Now, I’m not sure the Army is really that much like life.

But what is like life is this: watching other people get chosen, especially when you believe that you’re better. And the frustration that follows.

The Joy and the Trouncing


This desire to be chosen: it’s at the base of our free market system. People essentially compete to sell stuff to other people. I think it’s amazing, and I don’t want to live in any other system.

The way I see it, there are basically two pieces to this “choose me!” business.

First, there is the desire to beat out the competition and rise to the top. It’s a little bit of a zero sum situation: for one person/organization to win, another needs to lose. A choice is being made, and you want to be the thing someone chooses. Don’t listen to her; listen to me. Don’t take that approach; take my approach. Don’t hire him; hire me. Don’t buy that brand; buy our brand. For consumer brands, it’s about gaining market share. For agencies, it’s about being the agency of record. For charities, it’s about being the one who gets the donation. For sole proprietors and small companies like me, it’s about securing the contract before another person who does exactly what you do swoops in with a more compelling package. (Or worse, a lower price.)

You have passion and skills, and you choose yourself to be in business. Absolutely. But then, you have to get chosen to survive. And the getting chosen part often requires a completely different set of skills than the skills it takes to make the product or provide the service. Hence, the frustration. Because suddenly, it can feel like it’s just a game of who can talk the loudest.

And then there is the second piece—which is just the joy of getting to do more of what you’re doing on a bigger scale and for other people. It’s not so much the desire to create; rather, it’s the desire to share what you’ve created and see it have a life in the world. It’s the part where you get to share your gift. Where everything is abundant and no one has to lose.

I don’t know about you, but I really want to tuck myself into that blanket of joy, and just hibernate there. It’s such better energy. But I keep getting tangled in the sticky webbing that coats the desire to rise to the top—and feeling frustrated that I can’t get my voice heard on the scale I want. Because if I don’t have an audience, the scale is only me. And that doesn’t feel very abundant.

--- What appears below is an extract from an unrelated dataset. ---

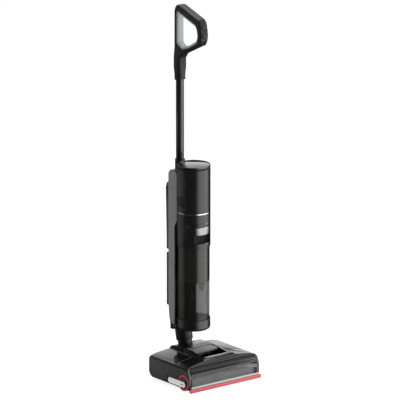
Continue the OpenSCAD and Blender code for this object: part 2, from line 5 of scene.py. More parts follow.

When I look around at the marketing out there, I know big and small companies are constantly toggling between these two desires: the joy and the trouncing. Maybe you are toggling at this very moment.

So I thought I’d share what I’m trying to do right now—as in, this day, this week (because the last two weeks of toggling have worn me out completely).

It’s three things really: Pulling back, right-siding it, and noticing the opportunity of being unchosen.

First, pulling back. I’m trying to narrow and close channels that aren’t serving me. Unsubscribing from the lists of people I don’t resonate with and unsubscribing from Facebook feeds of people with whom I’m not actually friends. This whittling down isn’t because I’m too busy. It’s because I want to do a better job at being influenced on purpose instead of by mistake. There is a big difference between the energy you get from positive influence (“What a cool idea! I am going to let myself be influenced by that thinking”) and draining influence (which always leads me to bouts second-guessing and sad pity parties).

Second, right-siding it. Which is another way of saying focusing on the things going right. Instead of spending energy being irritated that the people I perceive to have louder voices—but weaker ideas—are getting chosen more than me, I am trying focus my energy on the people who have heard my voice, and have chosen me. And then chosen me again. Because working for them is where that joy comes from. They will help me grow and scale. Irritation won’t.

And third, looking for the opportunity that comes with not being chosen. So, my dad didn’t get chosen for the Morse code job. But he also didn’t get to sent to the Korean front. Instead, he was one of the very few draftees who got sent to post-war Germany as part of a peacekeeping troop. I don’t subscribe to the idea that there is some grand puppeteer in the sky who has things in mind for us we can’t know, but should just trust. I think it’s up to each person to actively look around and notice the new thing that’s now possible because the other thing didn’t work.

I imagine that my dad got off the boat across the Atlantic and said, “Well, here I am in Europe, in a space that’s once in a lifetime, watching a country get rebuilt. I will have stories and experiences that I couldn’t possible have had in my tiny Kentucky town and without the utter bad decision-making of the U.S. Army.”

I don’t even know most of the time when I’m not chosen. So the times when I am privy, I need to pay attention. These times must be a gift. Like Germany in 1952, they just must be.

Trounce a little. Find your joy. But let’s just keep working.